# Box Fill Exercise (sharpen your skills)



## jar546 (Sep 21, 2018)

Alright, here we go!

You have a 4" square metal junction box 2-1/8" deep with NO integral clamps.  An 1-1/2" extension ring is added to the box.

The box has 6 cable assemblies that terminate inside the box with the following wires:

2- 12/2 with ground MC cables
3- 12/2 with ground, 16/2 MC-LED cables
1- cable assembly from Emergency Light mini-inverter

The above is broken down as follows:

5- 12 awg equipment grounds
1- 18 awg equipment ground (from EL mini inverter)

5- 12 awg neutrals

5- 12 awg hots

6- 16 awg LED dimmer control wires

11- 18 awg emergency light inverter wires (12-1=11 equip gnd grouped above)
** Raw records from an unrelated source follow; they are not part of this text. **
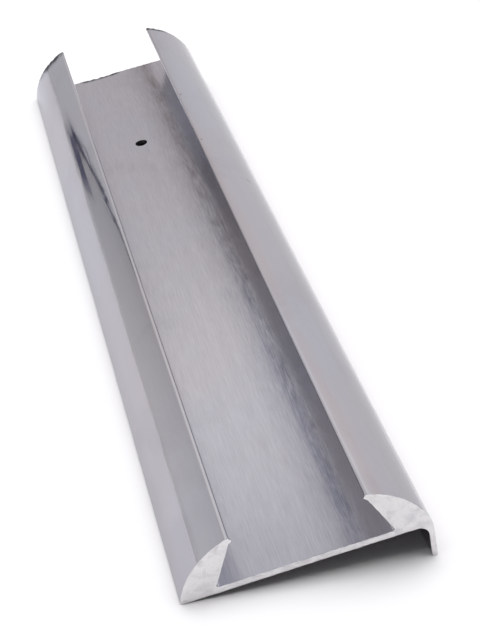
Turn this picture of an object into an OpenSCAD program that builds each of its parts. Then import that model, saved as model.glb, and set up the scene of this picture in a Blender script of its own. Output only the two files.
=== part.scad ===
// Extruded aluminium channel section with two fat undercut lips and a down-turned leg.
// It lies as such a piece lies on a bench, on the corner of one lip and on the foot of
// the leg, so the web is tilted. X runs across the section, Y along the length.

/* [Stock] */
// Length of the sawn piece
length = 300; // [150:5:600]
// Width over both lips, measured along the web
width = 70; // [56:1:110]

/* [Web] */
// Thickness of the web between the lips
web_t = 2; // [1.2:0.1:3]

/* [Lips] */
// Height of each lip above the underside of the web
lip_h = 18; // [14:0.5:22]
// How far the nose of a lip reaches in from the outer face
lip_reach = 16.8; // [14:0.2:20]
// How far in from the outer face the inside of a lip stands on the web
lip_foot = 10.2; // [8:0.2:12]
// Radius of the rounded outside of a lip
lip_r = 25; // [20:0.5:40]
// Radius of the nose of a lip
nose_r = 0.7; // [0.5:0.1:1.4]
// Fillet in each undercut corner of the channel
root_r = 0.6; // [0.3:0.1:1.2]

/* [Leg] */
// How far the leg drops below the underside of the web
leg_drop = 12; // [7:0.5:20]
// Thickness of the leg
leg_t = 1.5; // [1.2:0.1:3]
// Fillet between the leg and the underside of the web
bend_r = 3.2; // [1:0.2:4]
// Radius that eases the outside of a lip into the leg
shoulder_r = 8; // [5:0.5:12]
// Radius that breaks the free corners of the section
edge_r = 0.4; // [0.2:0.1:0.6]

/* [Screw hole] */
// Diameter of the screw hole
hole_d = 4.5; // [3:0.1:7]
// Distance of the screw hole from the far end of the piece
hole_inset = 65; // [10:1:120]

/* [Hidden] */
$fn = 128;
// How far the hole's cutter runs past each face of the web
overrun = 1;
// A round stands this far proud of the faces it runs into, so that they cross cleanly.
bite = 0.001;
// How far a round reaches back into the metal behind it
lap = 0.2;

function unit(v) = v / norm(v);
function turned(p, a) = [p.x * cos(a) - p.y * sin(a), p.x * sin(a) + p.y * cos(a)];
function mirrored(p) = [width - p.x, p.y];

// The nose is a circle. The rounded outside passes through the outer corner, at the
// origin of the section, and holds the nose circle against its inside.
nose = [lip_reach - nose_r, lip_h - nose_r];
to_nose = unit(nose);
across_nose = [to_nose.y, -to_nose.x];
nose_gap = lip_r - nose_r + bite;
chord_part = (pow(lip_r, 2) - pow(nose_gap, 2) + pow(norm(nose), 2)) / (2 * norm(nose));
lip_c = to_nose * chord_part + across_nose * sqrt(pow(lip_r, 2) - pow(chord_part, 2));
nose_out = lip_c + unit(nose - lip_c) * lip_r;

// The inside of the lip is a straight line from its foot that touches the nose circle.
foot = [lip_foot, web_t];
foot_gap = norm(nose - foot);
nose_side = nose_r - bite;
foot_angle = atan2(nose.y - foot.y, nose.x - foot.x) - asin(nose_side / foot_gap);
inside = [cos(foot_angle), sin(foot_angle)];
nose_in = foot + inside * sqrt(pow(foot_gap, 2) - pow(nose_side, 2));

// The fillet in the undercut corner touches the inside of the lip and the web.
root_run = root_r / tan(foot_angle / 2);
root_c = foot + [root_run, root_r];
root_up = foot + inside * root_run;
root_in = foot + [root_run, 0];
root_back = foot - [lap, lap];

// The outer corner is broken by a circle that touches the underside and the outside.
corner_gap = lip_r - edge_r + bite;
corner_y = edge_r - bite;
corner_c = [lip_c.x - sqrt(pow(corner_gap, 2) - pow(corner_y - lip_c.y, 2)), corner_y];
corner_up = lip_c + unit(corner_c - lip_c) * lip_r;
corner_in = [corner_c.x, 0];

// The shoulder eases the outside of the other lip into the outer face of the leg.
leg_lip_c = mirrored(lip_c);
shoulder_gap = lip_r - shoulder_r + bite;
shoulder_x = width - shoulder_r + bite;
shoulder_y = leg_lip_c.y + sqrt(pow(shoulder_gap, 2) - pow(shoulder_x - leg_lip_c.x, 2));
shoulder_c = [shoulder_x, shoulder_y];
shoulder_up = leg_lip_c + unit(shoulder_c - leg_lip_c) * lip_r;
shoulder_in = [width, shoulder_y];

// The leg ends in a square foot with broken corners.
leg_in = width - leg_t;
foot_y = edge_r - leg_drop - bite;
foot_out_c = [width - edge_r + bite, foot_y];
foot_in_c = [leg_in + edge_r - bite, foot_y];
bend = [leg_in, 0];
bend_c = bend - [bend_r, bend_r];

// The outline with a straight chord in place of each round, from the free corner onwards.
outline = [
    corner_in, bend, [leg_in, foot_y], [foot_in_c.x, -leg_drop],
    [foot_out_c.x, -leg_drop], [width, foot_y], shoulder_in, shoulder_up,
    mirrored(nose_out), mirrored(nose), mirrored(nose_in), mirrored(foot),
    foot, nose_in, nose, nose_out, corner_up, corner_c
];

// At rest a level line touches the free corner and the inner corner of the foot.
tilt = atan2(corner_c.y - foot_in_c.y, foot_in_c.x - corner_c.x);
rest_z = edge_r - turned(corner_c, tilt).y;
corner_left = turned(corner_c, tilt).x - edge_r;
face_left = turned(lip_c, tilt).x - lip_r;
left_x = (turned(corner_c - lip_c, tilt).y > 0) ? corner_left : face_left;
right_x = turned(foot_out_c, tilt).x + edge_r;
middle_x = (left_x + right_x) / 2;

module disc(centre, radius) {
    translate(centre) circle(r = radius);
}

// The part of a disc beyond the chord between two points on it, and a lap behind it. The
// ends run on past the chord by the length given.
module round_face(centre, radius, start, end, run_on = 0) {
    out = unit((start + end) / 2 - centre);
    along = unit(end - start) * run_on;
    intersection() {
        disc(centre, radius);
        polygon([
            start - along - out * lap, end + along - out * lap,
            end + along + out * radius, start - along + out * radius
        ]);
    }
}

// The metal left in an inner corner by a round tool that touches both of its walls.
module fillet(centre, radius, corners) {
    difference() {
        polygon(corners);
        disc(centre, radius + bite);
    }
}

module root_fillet() {
    fillet(root_c, root_r, [
        root_back, root_in - [0, lap], root_c, root_up + [-inside.y, inside.x] * lap
    ]);
}

module bend_fillet() {
    fillet(bend_c, bend_r, [
        bend_c, [bend.x + lap, bend_c.y], bend + [lap, lap], [bend_c.x, lap]
    ]);
}

module section() {
    polygon(outline);
    disc(corner_c, edge_r);
    disc(foot_out_c, edge_r);
    disc(foot_in_c, edge_r);
    disc(nose, nose_r);
    disc(mirrored(nose), nose_r);
    round_face(lip_c, lip_r, nose_out, corner_up);
    round_face(leg_lip_c, lip_r, shoulder_up, mirrored(nose_out));
    round_face(shoulder_c, shoulder_r, shoulder_in, shoulder_up, run_on = 2 * lap);
    root_fillet();
    translate([width, 0]) mirror([1, 0]) root_fillet();
    bend_fillet();
}

module screw_hole() {
    translate([width / 2, length / 2 - hole_inset, -overrun])
        cylinder(d = hole_d, h = web_t + 2 * overrun);
}

module profile() {
    color("silver")
        translate([-middle_x, 0, rest_z])
            rotate([0, -tilt, 0])
                difference() {
                    translate([0, length / 2, 0])
                        rotate([90, 0, 0])
                            linear_extrude(length) section();
                    screw_hole();
                }
}

profile();
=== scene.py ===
# %% [markdown]
# # A length of extruded aluminium channel
# This lesson dresses one piece of raw stock: a sawn length of aluminium section with two
# fat lips that lean in over a flat web, and a short leg that hangs below one edge.
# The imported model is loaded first. It gives the size and the place of everything, so the
# piece that we model has a box to stay in.

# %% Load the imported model
import math

import bpy
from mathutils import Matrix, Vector


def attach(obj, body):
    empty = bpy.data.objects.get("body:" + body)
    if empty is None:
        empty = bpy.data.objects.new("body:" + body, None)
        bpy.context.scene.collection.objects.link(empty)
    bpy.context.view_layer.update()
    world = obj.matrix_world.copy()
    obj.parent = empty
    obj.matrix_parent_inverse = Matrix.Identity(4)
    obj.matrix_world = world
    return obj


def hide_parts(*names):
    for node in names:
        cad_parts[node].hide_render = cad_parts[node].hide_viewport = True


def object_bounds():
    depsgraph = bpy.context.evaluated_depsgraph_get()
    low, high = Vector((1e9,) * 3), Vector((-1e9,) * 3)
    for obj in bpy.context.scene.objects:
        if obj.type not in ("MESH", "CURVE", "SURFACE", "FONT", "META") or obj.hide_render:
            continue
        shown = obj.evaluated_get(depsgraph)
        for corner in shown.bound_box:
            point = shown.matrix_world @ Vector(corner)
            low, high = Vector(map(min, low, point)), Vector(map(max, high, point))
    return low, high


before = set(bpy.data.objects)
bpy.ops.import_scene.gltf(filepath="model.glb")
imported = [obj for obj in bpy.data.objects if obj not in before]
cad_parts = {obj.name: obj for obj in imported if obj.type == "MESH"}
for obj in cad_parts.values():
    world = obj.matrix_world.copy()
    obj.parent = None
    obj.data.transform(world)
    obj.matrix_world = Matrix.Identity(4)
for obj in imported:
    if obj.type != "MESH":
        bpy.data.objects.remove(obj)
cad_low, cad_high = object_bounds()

print("packed nodes:", sorted(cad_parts))
box = [round(1000 * (high - low), 2) for low, high in zip(cad_low, cad_high)]
print("box in mm:", box)

# %% [markdown]
# ## The camera
# The photograph was taken close to the piece with a short telephoto view, from above the
# near end. Where the camera stood was solved from the outline of the piece: straight
# edges that are parallel on the real section run together towards one point in a picture,
# and how fast they do so tells how near the camera was. We place it with given numbers instead
# of with a constraint, so that nothing turns it later.

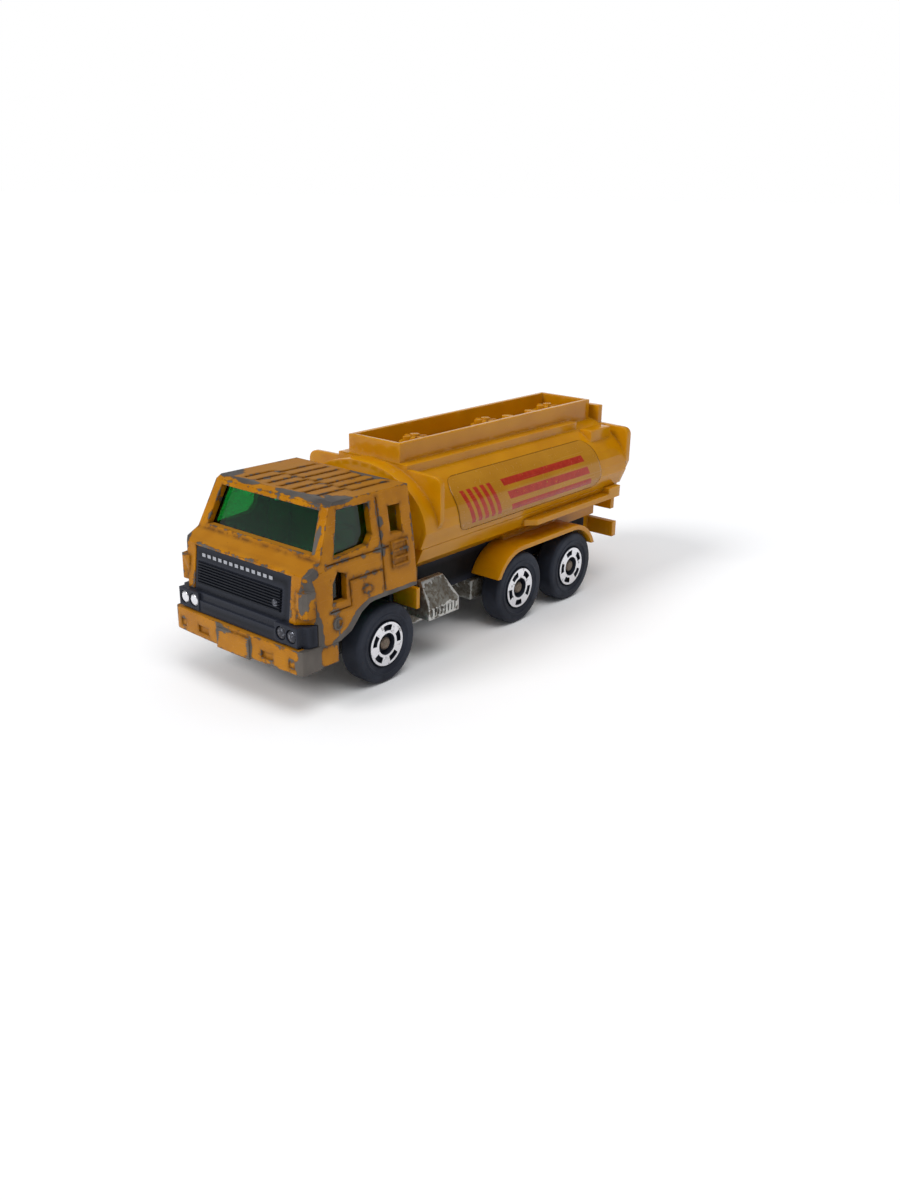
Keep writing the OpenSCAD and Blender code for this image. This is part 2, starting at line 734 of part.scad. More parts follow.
// Axle rod with a flattened head in each wheel's hub
module axle_at(y) {
    head_x = wheel_outer_x - hub_depth + 0.1;
    face_x = wheel_outer_x - 0.2;
    head_r = axle_r + 0.28;
    color("#6d6459") along_truck() translate([0, y, axle_z]) rotate([0, 90, 0])
        rotate_extrude() polygon([
            [0, -face_x], [head_r - 0.2, -face_x], [head_r, -face_x + 0.15],
            [head_r, -head_x], [axle_r, -head_x], [axle_r, head_x], [head_r, head_x],
            [head_r, face_x - 0.15], [head_r - 0.2, face_x], [0, face_x]]);
}

// Bowed leaf spring between an axle and the frame's pad above it
module spring_at(y) {
    foot = axle_z + axle_r + spring_gap;
    rise = frame_z - spring_gap - spring_t - foot;
    arc = [for (i = [-6 : 6])
        [spring_half_len * i / 6, foot + rise * (1 - cos(90 * abs(i) / 6 * 2)) / 2]];
    back = [for (i = [6 : -1 : -6])
        [spring_half_len * i / 6, foot + spring_t + rise * (1 - cos(90 * abs(i) / 6 * 2)) / 2]];
    color("#5c5f63") along_truck() translate([0, y, 0])
        across(spring_w / 2) polygon(concat(arc, back));
}

// Thin label on the tank's flank
module side_label(side) {
    color("#d8a52a") along_truck() mirror([side < 0 ? 1 : 0, 0, 0])
        intersection() {
            difference() {
                lengthways(label_y, label_y + label_len) tank_upper_outline(-label_t);
                lengthways(label_y - 1, label_y + label_len + 1) tank_upper_outline(-seat_clear / 2);
            }
            block([walk_half_w + 1.5, 0, waist_z - 1.6], [20, 100, tank_crown_z]);
        }
}

cab_casting();
grille_insert();
glazing();
chassis_base();
frame_rails();
tank_shell();
tank_bed();
rivets();
axle_at(front_axle_y);  // axle_front
axle_at(middle_axle_y);  // axle_middle
axle_at(rear_axle_y);  // axle_rear
wheel_at(front_axle_y, 1, wheel_turns[0]);  // wheel_front_left
wheel_at(front_axle_y, -1, wheel_turns[0] + 31);  // wheel_front_right
wheel_at(middle_axle_y, 1, wheel_turns[1]);  // wheel_middle_left
wheel_at(middle_axle_y, -1, wheel_turns[1] + 31);  // wheel_middle_right
wheel_at(rear_axle_y, 1, wheel_turns[2]);  // wheel_rear_left
wheel_at(rear_axle_y, -1, wheel_turns[2] + 31);  // wheel_rear_right
spring_at(front_axle_y);  // spring_front
spring_at(middle_axle_y);  // spring_middle
spring_at(rear_axle_y);  // spring_rear
side_label(1);  // side_label_left
side_label(-1);  // side_label_right
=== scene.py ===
"""Looks of a pocket-size die-cast tanker truck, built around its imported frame.

Lengths are metres. +X is the truck's left side, -Y its front, +Z up.
"""

import math

import bmesh
import bpy
import numpy as np
from mathutils import Matrix, Vector
from mathutils.bvhtree import BVHTree
from mathutils.kdtree import KDTree


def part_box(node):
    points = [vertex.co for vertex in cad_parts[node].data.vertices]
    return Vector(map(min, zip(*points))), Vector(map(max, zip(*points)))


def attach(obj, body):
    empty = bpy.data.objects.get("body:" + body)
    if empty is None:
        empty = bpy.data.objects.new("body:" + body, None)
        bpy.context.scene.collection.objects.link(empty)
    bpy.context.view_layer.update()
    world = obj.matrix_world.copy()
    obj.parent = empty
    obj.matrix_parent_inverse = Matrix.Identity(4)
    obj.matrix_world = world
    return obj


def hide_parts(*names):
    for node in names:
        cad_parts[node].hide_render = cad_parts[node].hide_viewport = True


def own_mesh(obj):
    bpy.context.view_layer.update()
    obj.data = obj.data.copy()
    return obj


MM = 0.001
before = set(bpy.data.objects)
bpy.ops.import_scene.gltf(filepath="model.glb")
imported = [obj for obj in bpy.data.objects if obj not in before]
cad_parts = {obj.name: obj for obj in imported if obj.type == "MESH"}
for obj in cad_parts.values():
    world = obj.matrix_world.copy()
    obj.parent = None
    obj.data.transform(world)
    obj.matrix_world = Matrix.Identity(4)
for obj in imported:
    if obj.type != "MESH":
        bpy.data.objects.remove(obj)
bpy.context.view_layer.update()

SOFTEN = 0.07 * MM        # radius on the castings' and mouldings' edges
SHARP_ABOVE = 24          # degrees between faces, past which their edge is softened
MERGE_WITHIN = 0.004 * MM
EDGE_REACH = 1.3 * MM     # how far wear spreads from an edge
CREASE_REACH = 0.7 * MM   # how far the darkening spreads from an inner corner
FINE_SPACING = 0.35 * MM  # between vertices where paint is worn off
FOIL_DEPTH = 0.09 * MM    # how far a wheel's face lies back under its foil
FLOOR_RADIUS = 6.0
SIDES = {"left": 1, "right": -1}
SLOT_TURNS = {"front": 5, "middle": -31, "rear": -14}   # degrees that each foil ring is turned


# ------------------------------------------------------------------ mesh helpers

def mm(*values):
    """A vector given in millimetres."""
    return Vector(values) * MM


def show(name, mesh, material, body, replaces=()):
    """Makes a mesh into a piece that rides on a body."""
    mesh.materials.clear()
    mesh.materials.append(material)
    piece = bpy.data.objects.new(name, mesh)
    bpy.context.scene.collection.objects.link(piece)
    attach(piece, body)
    if replaces:
        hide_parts(*replaces)
    return piece


def mesh_from(bm, name, smooth_below):
    """Ends a bmesh as a mesh that is smooth where faces meet below an angle in degrees."""
    mesh = bpy.data.meshes.new(name)
    bm.to_mesh(mesh)
    bm.free()
    mesh.shade_smooth()
    mesh.set_sharp_from_angle(angle=math.radians(smooth_below))
    return mesh


def share_inside(points, places):
    """1 well inside the places, one half on their borders, and 0 well outside, for each point."""
    points = np.array(points)
    best = np.zeros(len(points))
    for centre, radii in places:
        away = np.linalg.norm((points - np.array(centre) * MM) / (np.array(radii) * MM), axis=1)
        best = np.maximum(best, np.clip(1.5 - away, 0, 1))
    return best


def densify(bm, spacing, places=()):
    """Splits edges that are longer than the spacing, or longer than a finer one at the places."""
    bmesh.ops.triangulate(bm, faces=bm.faces[:])
    for _ in range(9):
        middles = [(e.verts[0].co + e.verts[1].co) / 2 for e in bm.edges]
        limits = np.where(share_inside(middles, places) > 0, FINE_SPACING, spacing)
        long_edges = [e for e, limit in zip(bm.edges[:], limits) if e.calc_length() > limit]
        if not long_edges:
            break
        bmesh.ops.subdivide_edges(bm, edges=long_edges, cuts=1)
        bmesh.ops.triangulate(bm, faces=[f for f in bm.faces if len(f.verts) > 3])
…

FYI, the extension ring is not marked with cubic inch capacity.


There are no devices in the box, just the wires, ground screw, extension ring and cover plate.

Is there adequate space in the setup as described for box fill?


----------



## RJJ (Sep 24, 2018)

Yes


----------



## jar546 (Sep 24, 2018)

Wow, just one taker on this one?

No one does electrical inspections?  The could easily happen in a residence too.


----------



## ICE (Sep 24, 2018)

jar546 said:


> Alright, here we go!
> 
> You have a 4" square metal junction box 2-1/8" deep with NO integral clamps.  An 1-1/2" extension ring is added to the box.
> 
> ...



Can I get a picture?


----------



## jar546 (Sep 24, 2018)

ICE said:


> Can I get a picture?



No Sir.  You have all the information that you need.


----------



## Pcinspector1 (Sep 25, 2018)

If I understand the Q. 

*NO*, not enough room even when I buy the extension ring for your project. Need approx. *53.25 volume*

30.3 (4x2-1/8") + (22.5 RACO 1-1/2"extension ring) = 52.8 *No devises.

Did you measure the box, if it's a 4-11/16" x 2-1/8" = (42.0) volume + ext ring 22.5 = 64.5 you'd be good


----------



## jar546 (Sep 25, 2018)

Pcinspector1 said:


> If I understand the Q.
> 
> *NO*, not enough room even when I buy the extension ring for your project. Need approx. *53.25 volume*
> 
> ...



No sir, it is a 4" square box, not a 4-11/16" but if that were the case we would be good.

So here is the question,  RACO does list that extension ring as 22.5 BUT it is not embossed on the ring itself, therefore you have to take the same cubic inches as listed for a box that size which is 21.  I think you are off a little on you calculation for what you do need.  Actually, you are off a little on that........


----------



## Pcinspector1 (Sep 26, 2018)

Jar, from the response, the inspection of boxes must not be a high priority or its not an issue until the inspector see's some abnormal amount of wiring in a box. Calculating the components is far more complicated than I thought and appreciate the exercise you posted. I diffidently wouldn't go to court with my calcs!

According to EC&M, there is 1) Conductor volume, 2) Cable clamp Volume, 3)Support fitting volume, 4) Device yoke volume and 5) Equipment-grounding conductor volume that has to be calculated.

And then the box and ring allowable volume.

I'd be curious how other inspectors are alerted to box overfill, like when you see several conduits entering a box, like 4,5 or 6 conduits, do you start to have convolutions and drop your coffee cup?


----------